Most of the local cafes and restaurants close during the day during Ramadan, some closing for the entire month. For this reason, your travel agent can recommend how to participate in a Iftar Breakfast with a family as to enable you, as a traveler, to experience Ramadan first hand. At sunset signaled by the sounding of a siren and the lighting of lamps in all city minarets an amazing sense of calm takes over the streets as the fast is broken for the day. The majority of touristic boutique riads, hotels and restaurants that serve Western cuisine remain open during Ramadan. These establishments will serve wine and beer to foreigners yet not to Moroccans. It is against the law in Morocco to serve alcohol to Moroccans during Ramadan.
While Ramadan may seem like a perplexing holiday to non-Muslims, non-believers may be surprised to learn how much Muslims look forward to the fast. Many feel it is a time of spiritual healing and cleansing. Post Ramadan, many Muslims participate in Shawwal, a six day fast following Aïd el Fitr (Eid ul-Fitr or Id-Ul-Fitr).
Since Ramadan is a holiday about learning to become a better person, Muslims prepare foods and buy presents to give to their friends, family and the poor.
Will I be able to enjoy site seeing at Morocco’s Sites & Monuments during Ramadan?
In Morocco, museums, sites and monuments are all open for site seeing. While hours may differ slightly it is possible to tour Morocco and explore the Imperial Cities during this time. Site seeing at Morocco’s Sites and Monuments during Ramadan typically open between 1-2 hours later and close at standard business hours. Visitors should anticipate being able to touring sites from approximately 11:00am – 5:00pm.
After the Iftar breakfast the local squares and cafes come alive in the night as locals head out to celebrate the long day’s fast. In Marrakech families flock to the Medieval, historic Jemma el-Fna Square and participate in the evening activities. Lanterns after dusk surround light up the square with snake charmers, henna artists, live acrobats and monkeys.
What Should I experience if I visit Morocco During Ramadan?
An essential experience not to be missing if you visit Morocco during Ramadan, is to participate in an Iftar, Moroccan breakfast. There are many restaurants that offer an Iftar experience along with entertainment. If you prefer to have a more unique experience, then there is the option to break the fast with a local Moroccan family.
Traditionally the daytime for a Moroccan Woman during Ramadan involves a lengthy preparation of the first meal after a day of fasting. This meal to break-the-fast is called Iftar. A special table setting is prepared, with a variety of Moroccan breads, fruits, dates, milk, juice, harira soup, Moroccan sweets, eggs, tagines, along with tea and coffee. This spread of food depends greatly on the region of Morocco. At the breaking of the fast, everyone in the cities and villages spend their evenings celebrating with food and entertainment.
As a visitor to Morocco you can experience the sacred Iftar meal with a local family throughout the table setting process, with the call of prayer signifying the beginning of break-fast, beginning with dates and milk before progressing into the feast.
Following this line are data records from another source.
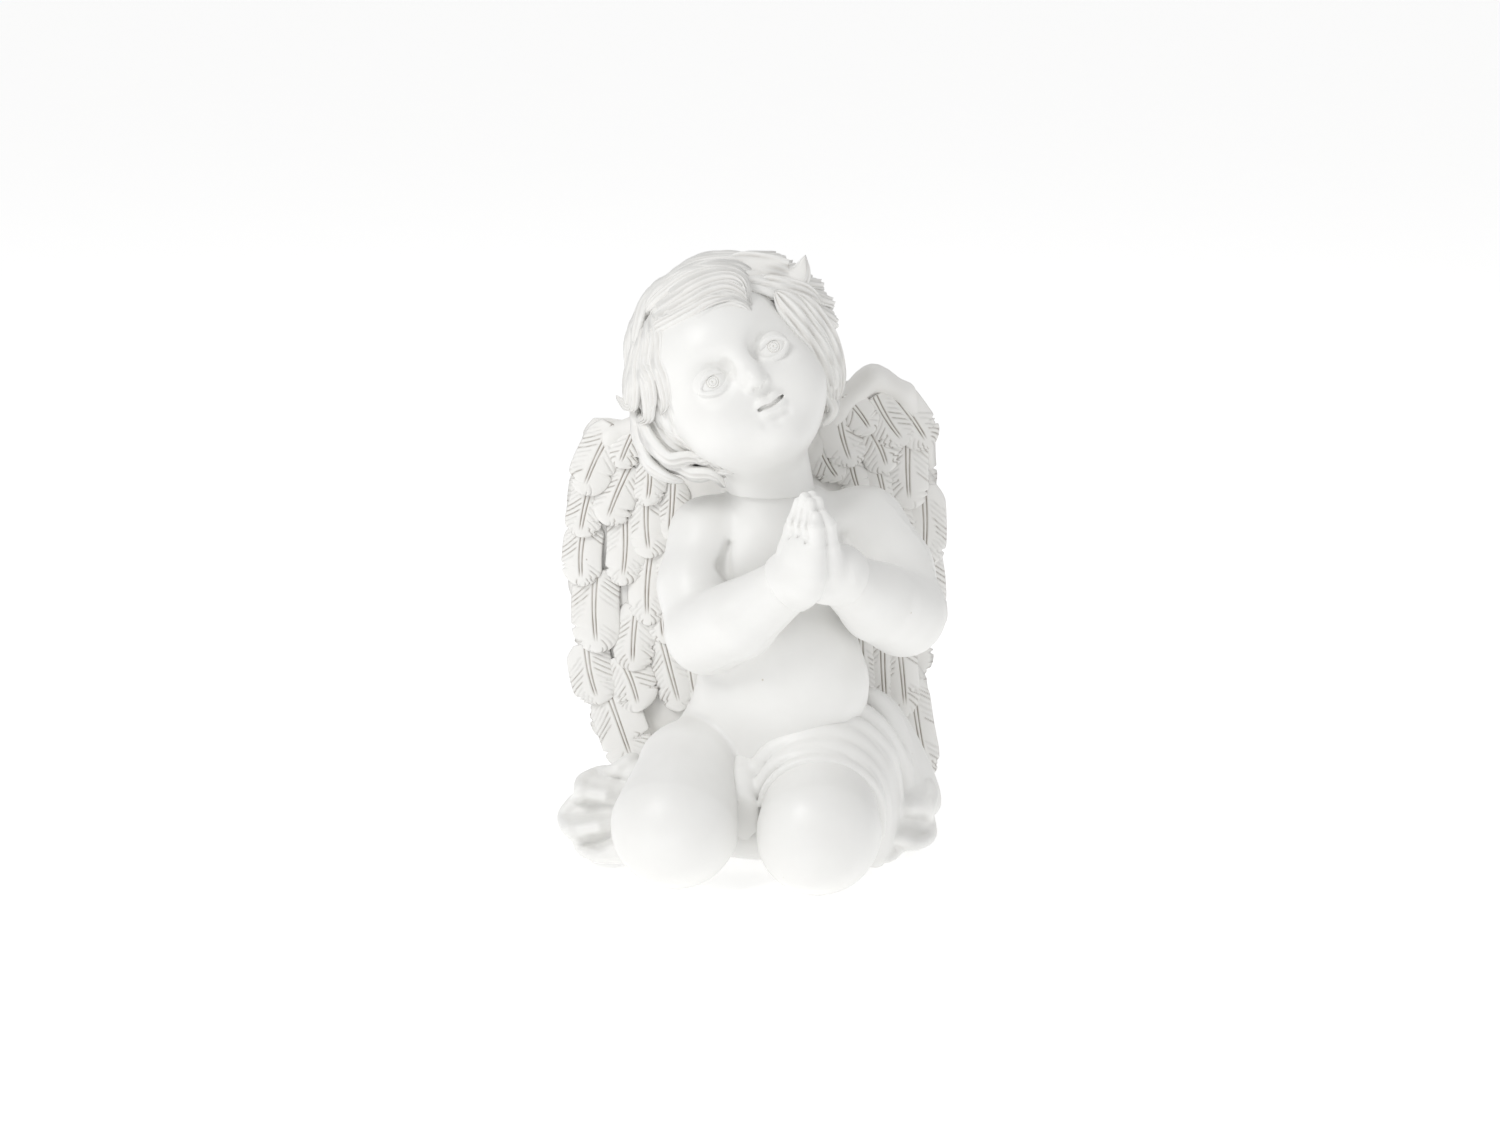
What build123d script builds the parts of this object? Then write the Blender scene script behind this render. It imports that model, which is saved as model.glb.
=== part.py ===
from build123d import *

import os
from math import asin, cos, pi, radians, sin

# A kneeling cherub in cast resin: a hollow body casting with a separately cast head, pair of
# praying hands and two wings. Steel pins hold the castings while the glue sets, and a disc closes
# the pouring hole underneath. Millimetres, +Z up, the face looks along -Y, and +X is the cherub's
# left. The origin is at the middle of the footprint, on the surface that the figurine stands on.

# ---- driving sizes -------------------------------------------------------------------------
HEIGHT = 200.0  # to the top of the hair
WIDTH = 122.0  # hem of the cloth to the other elbow
DEPTH = 112.0  # front of the left knee to the toes behind
GLUE_GAP = 0.15  # room for adhesive round every tenon and pin

HALF_WIDTH = WIDTH / 2
HALF_DEPTH = DEPTH / 2

# ---- the body's landmarks: (x, y, z) -----------------------------------------------------------
NECK = (7, 3, 120)  # centre of the glued neck joint
NECK_RADIUS = 12.5
RIGHT_SHOULDER = (-13, 3, 106)
LEFT_SHOULDER = (36, 4, 109)
RIGHT_ELBOW = (-13, -18, 76)
LEFT_ELBOW = (HALF_WIDTH - 13.5, -10, 82)
RIGHT_WRIST = (9.5, -37, 97)
LEFT_WRIST = (28.5, -37, 100)
RIGHT_HIP = (-10, 2, 40)
LEFT_HIP = (23, 4, 42)
RIGHT_KNEE = (-24, -35, 19.5)
LEFT_KNEE = (21, 19.5 - HALF_DEPTH, 19)
KNEE_RADIUS = 19.5
SHOULDER_RADIUS = 13.0
ELBOW_RADIUS = 13.5
WRIST_RADIUS = 8.5
TORSO_SECTIONS = [  # (height, centre x, centre y, half width, half depth)
    (12, 6, 8, 36, 24),
    (30, 7, 5, 36, 24),
    (50, 9, 1, 30, 21),
    (66, 9, -1, 29, 23),
    (86, 10, 2, 26, 19),
    (102, 11, 4, 27, 16),
    (114, 9, 4, 17, 13),
    (NECK[2], NECK[0], NECK[1], NECK_RADIUS, NECK_RADIUS),
]

# ---- the cloth under the figure ------------------------------------------------------------------
CLOTH_CENTRE = (0, 16)
CLOTH_HALF = (47, HALF_DEPTH - 18)
CLOTH_WAVES = 11
CLOTH_WAVE_DEPTH = 2.0
CLOTH_HEIGHT = 15.0
FOLD_RADIUS = 3.2  # of the rolled folds over the left thigh
FOLD_SHARES = (0.02, 0.2, 0.38, 0.56)  # of the way from the hip to the knee
# Rolls of the hem at each side: (upper end, its radius, lower end, its radius).
HEMS = [
    ((-38, 4, 24), 6, (9 - HALF_WIDTH, -4, 10), 9),
    ((-36, 14, 27), 6, (-49, 10, 11), 9),
    ((-34, 2, 15), 7, (-44, -10, 7), 7),
    ((-32, 22, 20), 7, (-42, 24, 9), 9),
    ((40, 2, 26), 7, (50, -2, 10), 9),
    ((38, 12, 26), 7, (50, 13, 11), 9),
    ((36, 20, 20), 8, (42, 26, 9), 9),
]
FOOT_RADIUS = 9.0
FEET_X = (-11, 23)

# ---- the hollow and its pouring hole -------------------------------------------------------------
CAVITY_SECTIONS = [  # (height, centre x, centre y, half width, half depth)
    (9, 7, 12, 17, 16),
    (30, 8, 9, 26, 18),
    (60, 9, 2, 21, 15),
    (84, 10, 3, 14, 8),
    (96, 11, 4, 8, 4),
]
POUR_HOLE_RADIUS = 13.0
POUR_HOLE_AT = (7, 12)
PLUG_THICKNESS = 4.0
PLUG_FLANGE = 3.0  # how much wider the counterbore is than the hole
PLUG_RECESS = 1.0  # the disc sits this far above the surface underneath

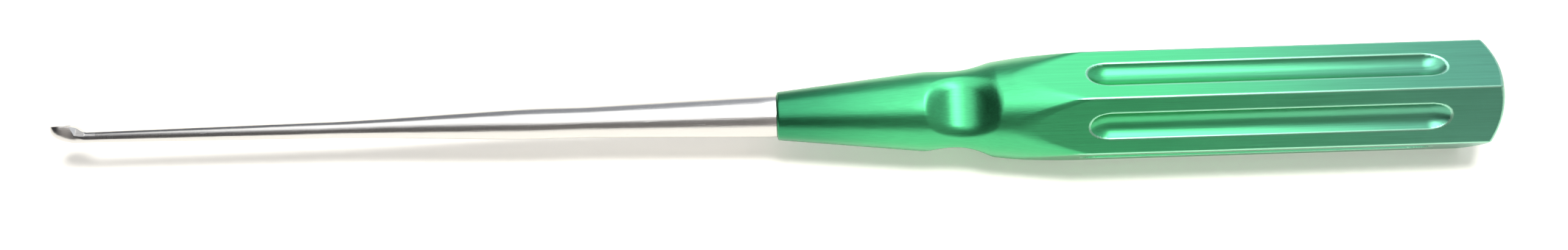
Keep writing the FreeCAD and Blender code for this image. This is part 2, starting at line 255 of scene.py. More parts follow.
class HandleShape:
    """Distance of points from the handle's surface, below zero inside: a hexagonal bar, turned
    to a nose cone, a hollow waist and a rear cone, domed at the butt, less scoops and flutes."""

    def __init__(self, sizes):
        self.sizes = sizes
        self.apothem = sizes.across_flats / 2
        nose_slope = (sizes.waist_front_radius - sizes.nose_radius) / sizes.waist_start
        lead_radius = sizes.waist_front_radius + sizes.waist_lead * nose_slope
        curve = bezier([
            (sizes.waist_start, sizes.waist_front_radius),
            (sizes.waist_start + sizes.waist_lead, lead_radius),
            (sizes.waist_pull_place, sizes.waist_pull_radius),
            (sizes.waist_end, sizes.waist_rear_radius),
        ], 64)
        reach = self.apothem / math.cos(math.radians(30))
        rear_slope = (reach - sizes.waist_rear_radius) / (sizes.shoulder_end - sizes.waist_end)
        past = (sizes.length, sizes.waist_rear_radius + rear_slope * (sizes.length - sizes.waist_end))
        self.profile = np.vstack([[0, sizes.nose_radius], curve, past])

    def turned(self, x, radius):
        """Distance from the turned profile, with its corners softened."""
        place, height = self.profile.T
        soft = self.sizes.waist_round
        before = np.interp(x - soft, place, height)
        after = np.interp(x + soft, place, height)
        middle = (before + 2 * np.interp(x, place, height) + after) / 4
        return (radius - middle) / np.hypot(1, (after - before) / (2 * soft))

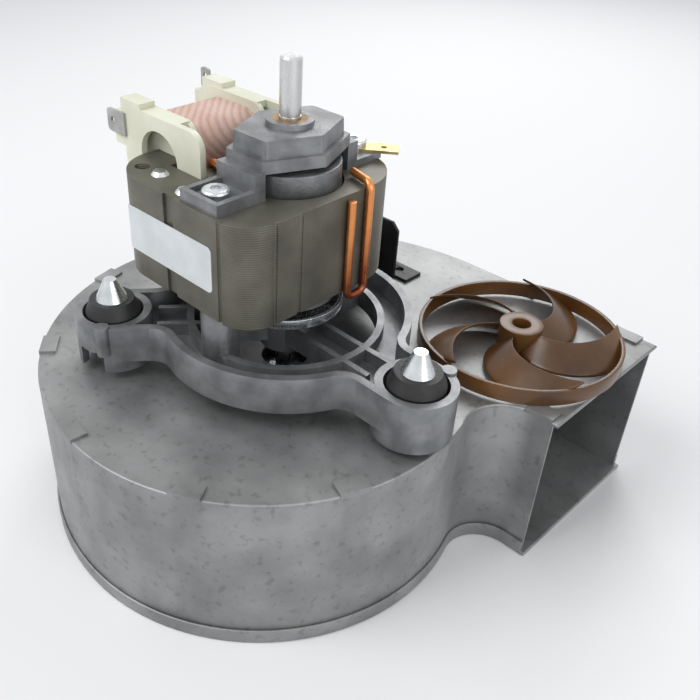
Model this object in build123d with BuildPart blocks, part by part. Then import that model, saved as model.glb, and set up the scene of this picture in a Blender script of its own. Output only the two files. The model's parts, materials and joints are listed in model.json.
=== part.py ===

This unique experience can be arranged by your Morocco travel agent who will have ties with local families through Morocco’s Imperial Cities.
Is Ramadan a good time to Visit Morocco?
Visiting Morocco during Ramadan will offer you the opportunity to experience an event and festivities that happen only one time each year. Ramadan is an important part of Moroccan culture. Ramadan is also a spiritual time for Muslims and exploring the country during this time will allow for an up close experience to learn more about Moroccan rituals and Islamic traditions. The ability to participate in the Iftar break fast and also the surrounding activities is what makes visiting Morocco during Ramadan truly special. At the end of the day’s fast you will hear the announcement of cannons, see thousands of people attending prayer at their local mosque and witness tables of food spread out to feed those who are hungry. Morocco’s markets also feature special Ramadan foods that are prepared during this holiday only. If you are a foodie then Ramadan is the ideal time to visit Morocco given many of the special Ramadan foods are not made at other times of the year.